• [Work to complete]
Please output exactly the lines of the material from the first through the line containing "chain, in millimetres.", and nothing more.

━━━ Recorded information ━━━

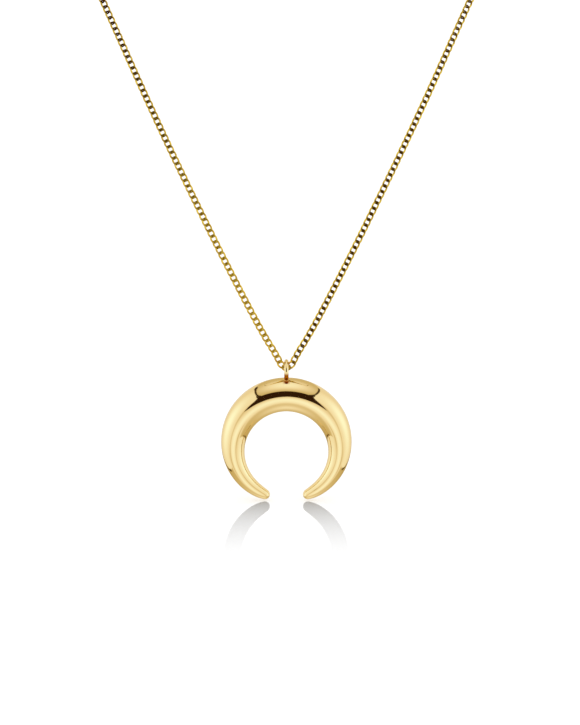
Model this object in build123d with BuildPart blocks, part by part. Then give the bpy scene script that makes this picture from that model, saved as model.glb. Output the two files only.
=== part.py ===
"""Crescent horn pendant on a fine chain, in millimetres.

The origin is the middle of the clasp, at the nape of the neck. X runs to the viewer's right, Y away
from the viewer, so that the front of the chest is at -Y, and Z is up. The pendant hangs straight down.
"""

import math
import os
from collections import namedtuple

from build123d import *

# Crescent: a round bar bent to most of a circle, thick at the top and tapering into two horns
crescent_radius = 10.66
crescent_girth = 6.79
horn_sweep = 161.6
tip_rounding = 0.95

# Wire ring soldered upright on the crescent's top, square to the crescent
ring_outer_diameter = 4.5
ring_wire = 0.86
ring_sunk = 0.75
ring_play = 0.08

# Solder foot that fills the corner between the ring's wire and the crescent
solder_spread = 0.6
solder_run = 0.4
solder_height = 0.3
solder_root = 0.6

# Chain, as the round tube that its links fill
chain_width = 1.25
chain_end_gap = 0.15

# Jump ring at each end of the chain
end_ring_outer_diameter = 4.0
end_ring_wire = 0.6
end_ring_gap = 0.1

# Clasp: a flat closed hook with an eye
clasp_length = 10.0
clasp_thickness = 1.6
clasp_rim = 0.8
clasp_eye_diameter = 1.8
clasp_hook_width = 4.6
clasp_opening_length = 3.8
clasp_opening_width = 2.6
clasp_lever_diameter = 1.5
clasp_lever_reach = 0.5
clasp_lever_thickness = 0.9
clasp_edge = 0.3

# Where the bar's section stands along a horn, and how thick it is there
Section = namedtuple("Section", "sweep_share girth_share")
horn_sections = [
    Section(sweep_share=0.125, girth_share=0.990),
    Section(sweep_share=0.25, girth_share=0.933),
    Section(sweep_share=0.375, girth_share=0.857),
    Section(sweep_share=0.5, girth_share=0.729),
    Section(sweep_share=0.625, girth_share=0.631),
    Section(sweep_share=0.75, girth_share=0.537),
    Section(sweep_share=0.875, girth_share=0.422),
    Section(sweep_share=0.94, girth_share=0.347),
    Section(sweep_share=1.0, girth_share=0.218),
]

# Fold of the chain over the ring's wire: the route turns up at this share of the fold's radius
fold_radius = ring_wire / 2 + ring_play + chain_width / 2
fold_share = 0.69
fold_y = -109.0
fold_z = -121.5

# Ends of the chain, at the jump rings on the clasp
end_ring_mid_radius = (end_ring_outer_diameter - end_ring_wire) / 2
end_ring_inner_radius = end_ring_outer_diameter / 2 - end_ring_wire
rim_half_chord = math.sqrt(end_ring_inner_radius**2 - (clasp_thickness / 2) ** 2)
end_ring_x = clasp_length / 2 - clasp_rim + rim_half_chord - end_ring_gap
chain_end_x = end_ring_x + end_ring_outer_diameter / 2 + chain_end_gap

# Share of a corner's shorter run that its arc takes up
arc_share = 0.45

# Right half of the chain's route, from the fold up the strand, round the neck and to the clasp
right_route = [
    (fold_share * fold_radius, fold_y, fold_z),
    (1.95, -109.0, -119.0),
    (4.44, -108.7, -115.0),
    (8.2, -108.0, -108.0),
    (14.84, -106.0, -95.1),
    (25.93, -101.5, -72.5),
    (36.6, -94.0, -49.6),
    (46.5, -77.0, -31.5),
    (54.0, -51.5, -14.5),
    (48.0, -24.0, -3.5),
    (28.5, -5.5, 0.0),
    (chain_end_x, 0.0, 0.0),
]
route = [(-x, y, z) for x, y, z in reversed(right_route)] + right_route

# Heights on the pendant, from the chain's fold down
ring_mid_radius = (ring_outer_diameter - ring_wire) / 2
ring_hole_radius = ring_outer_diameter / 2 - ring_wire
ring_z = fold_z - (ring_hole_radius - ring_play - chain_width / 2)
crescent_top_z = ring_z - ring_outer_diameter / 2 + ring_sunk
crescent_z = crescent_top_z - crescent_girth / 2 - crescent_radius


def bar_plane(angle):
    """Plane square to the crescent's bar, at an angle from the top of the crescent."""
    turn = math.radians(angle)
    across = crescent_radius * math.sin(turn)
    up = crescent_radius * math.cos(turn)
    return Plane(
        origin=(across, fold_y, crescent_z + up),
        x_dir=(0, 1, 0),
        z_dir=(math.cos(turn), 0, -math.sin(turn)),
    )


def corner_radius(before, corner, after):
    """Radius of the arc at a corner of the route, as large as its shorter run allows."""
    run_in = Vector(*corner) - Vector(*before)
    run_out = Vector(*after) - Vector(*corner)
    half_turn = math.radians(run_in.get_angle(run_out)) / 2
    return arc_share * min(run_in.length, run_out.length) / math.tan(half_turn)


# Crescent with its ring

top_section = Section(sweep_share=0.0, girth_share=1.0)
left_sections = [Section(-s.sweep_share, s.girth_share) for s in reversed(horn_sections)]
bar_sections = left_sections + [top_section] + horn_sections
tip_radius = horn_sections[-1].girth_share * crescent_girth / 2

with BuildPart() as crescent_pendant:
    for section in bar_sections:
        with BuildSketch(bar_plane(section.sweep_share * horn_sweep)):
            Circle(section.girth_share * crescent_girth / 2)
    loft()
    tip_faces = crescent_pendant.faces().filter_by(GeomType.PLANE)
    fillet(tip_faces.edges(), radius=tip_rounding * tip_radius)

    with Locations(Location((0, fold_y, ring_z), (0, 90, 0))):
        Torus(major_radius=ring_mid_radius, minor_radius=ring_wire / 2)

    foot_reach = math.sqrt(ring_mid_radius**2 - (ring_z - crescent_top_z) ** 2) + ring_wire / 2
    with BuildSketch(Plane(origin=(0, fold_y, crescent_top_z - solder_root))):
        Ellipse(ring_wire / 2 + solder_spread, foot_reach + solder_run)
    with BuildSketch(Plane(origin=(0, fold_y, crescent_top_z + solder_height))):
        Ellipse(ring_wire / 2, foot_reach)
    loft()
crescent_pendant.part.label = "crescent_pendant"

# Chain

route_radii = [
    corner_radius(before, corner, after)
    for before, corner, after in zip(route, route[1:], route[2:])
]

with BuildPart() as chain:
    with BuildLine() as chain_line:
        FilletPolyline(*route, radius=route_radii)
    with BuildSketch(Plane(origin=chain_line.line @ 0, z_dir=chain_line.line % 0)):
        Circle(chain_width / 2)
    sweep()
chain.part.label = "chain"

# Jump rings at the chain's ends

with BuildPart() as end_ring_left:
    with Locations((-end_ring_x, 0, 0)):
        Torus(major_radius=end_ring_mid_radius, minor_radius=end_ring_wire / 2)
end_ring_left.part.label = "end_ring_left"

with BuildPart() as end_ring_right:
    with Locations((end_ring_x, 0, 0)):
        Torus(major_radius=end_ring_mid_radius, minor_radius=end_ring_wire / 2)
end_ring_right.part.label = "end_ring_right"

# Clasp

clasp_eye_x = clasp_length / 2 - clasp_rim - clasp_eye_diameter / 2
clasp_eye_end_radius = clasp_rim + clasp_eye_diameter / 2
clasp_hook_x = clasp_length / 2 - clasp_hook_width / 2
clasp_opening_x = clasp_length / 2 - clasp_rim - clasp_opening_length / 2
clasp_lever_x = (clasp_opening_x - clasp_opening_length / 2 - clasp_eye_x) / 2
clasp_lever_z = clasp_hook_width / 2 + clasp_lever_reach - clasp_lever_diameter / 2

with BuildPart() as clasp:
    with BuildSketch(Plane.XZ):
        with Locations((clasp_hook_x, 0)):
            Circle(clasp_hook_width / 2)
        with Locations((-clasp_eye_x, 0)):
            Circle(clasp_eye_end_radius)
        make_hull()
        with Locations((clasp_opening_x, 0)):
            SlotOverall(clasp_opening_length, clasp_opening_width, mode=Mode.SUBTRACT)
        with Locations((-clasp_eye_x, 0)):
            Circle(clasp_eye_diameter / 2, mode=Mode.SUBTRACT)
    extrude(amount=clasp_thickness / 2, both=True)
    flat_faces = clasp.faces().filter_by(Axis.Y)
    fillet(flat_faces.edges(), radius=clasp_edge)
    with BuildSketch(Plane.XZ):
        with Locations((clasp_lever_x, clasp_lever_z)):
            Circle(clasp_lever_diameter / 2)
    extrude(amount=clasp_lever_thickness / 2, both=True)
clasp.part.label = "clasp"

# Files, one for each piece

os.makedirs("parts", exist_ok=True)
export_step(crescent_pendant.part, "parts/crescent_pendant.step")
export_step(chain.part, "parts/chain.step")
export_step(end_ring_left.part, "parts/end_ring_left.step")
export_step(end_ring_right.part, "parts/end_ring_right.step")
export_step(clasp.part, "parts/clasp.step")

# Lengths and radii, to check the chain's route

tube_length = chain_line.wire().length
tube_section = math.pi * (chain_width / 2) ** 2
print("tube length", round(tube_length, 2), "loop", round(tube_length + 2 * chain_end_x, 2))
print("tube volume", round(chain.part.volume, 3), "section x length", round(tube_section * tube_length, 3))
print("radii", [round(radius, 2) for radius in route_radii])
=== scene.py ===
"""Looks of the crescent horn pendant on its fine curb chain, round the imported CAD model, in metres."""

import math

import bpy
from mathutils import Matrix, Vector


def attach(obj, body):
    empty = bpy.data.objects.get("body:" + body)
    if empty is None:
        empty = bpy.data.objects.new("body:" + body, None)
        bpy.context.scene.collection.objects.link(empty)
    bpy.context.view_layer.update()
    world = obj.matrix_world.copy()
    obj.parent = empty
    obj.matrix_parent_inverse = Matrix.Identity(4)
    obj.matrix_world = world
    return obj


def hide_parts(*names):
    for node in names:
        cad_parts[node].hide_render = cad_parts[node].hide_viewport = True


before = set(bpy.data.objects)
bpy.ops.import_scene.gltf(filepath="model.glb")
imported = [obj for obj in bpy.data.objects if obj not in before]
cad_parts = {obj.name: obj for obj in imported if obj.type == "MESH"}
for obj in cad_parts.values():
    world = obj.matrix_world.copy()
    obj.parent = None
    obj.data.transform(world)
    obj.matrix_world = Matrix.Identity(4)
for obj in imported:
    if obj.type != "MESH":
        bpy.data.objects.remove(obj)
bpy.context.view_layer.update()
MM = 0.001


# Chain: about 350 curb links of fine gold-plated wire, closed one in the next. Both sides of each oval link
# climb from under one neighbour to over the other, so that the run lies flat. It passes through the
# pendant's ring, and its first and last links are a size larger, to take the clasp rings' thicker wire.

link_sizes = {
    "Link Length": 1.61 * MM,
    "Link Width": 1.08 * MM,
    "Wire Thickness": 0.37 * MM,
    "Fullness": 0.7,
    "Lift": 0.17 * MM,
    "Climb Run": 0.44 * MM,
    "Wire Squareness": 0.7,
    "Pitch": 1.24 * MM,
    "End Link Scale": 1.3,
    "Loose Play": math.radians(4),
    "Seed": 7,
}
link_corners = 16
wire_sides = 6
sharp_link_edge = 1.2
# Where along a link's oval the painted shade of the crevices between links begins, and where it is full
crevice_from = 0.5
crevice_full = 0.87
chain_route = [
    (0.85, -109.0, -121.56),
    (2.02, -109.0, -119.0),
    (4.55, -108.7, -115.0),
    (8.31, -108.0, -108.0),
    (14.97, -106.0, -95.1),
    (26.1, -101.5, -72.5),
    (36.76, -94.0, -49.6),
    (46.5, -77.0, -31.5),
    (54.0, -51.5, -14.5),
    (48.0, -24.0, -3.5),
    (28.5, -5.5, 0.0),
    (7.399, 0.0, 0.0),
]
steps_a_run = 64
neck_middle_y = -52.0 * MM
flat_to_viewer_below = -55.0 * MM
flat_to_neck_above = -12.0 * MM
chain_lean = 0.05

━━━

• [Solution to the exercise]
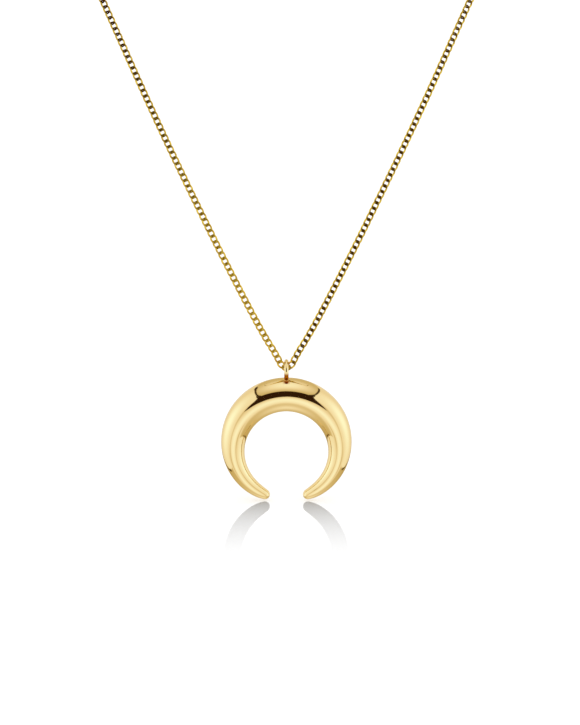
Model this object in build123d with BuildPart blocks, part by part. Then give the bpy scene script that makes this picture from that model, saved as model.glb. Output the two files only.
=== part.py ===
"""Crescent horn pendant on a fine chain, in millimetres.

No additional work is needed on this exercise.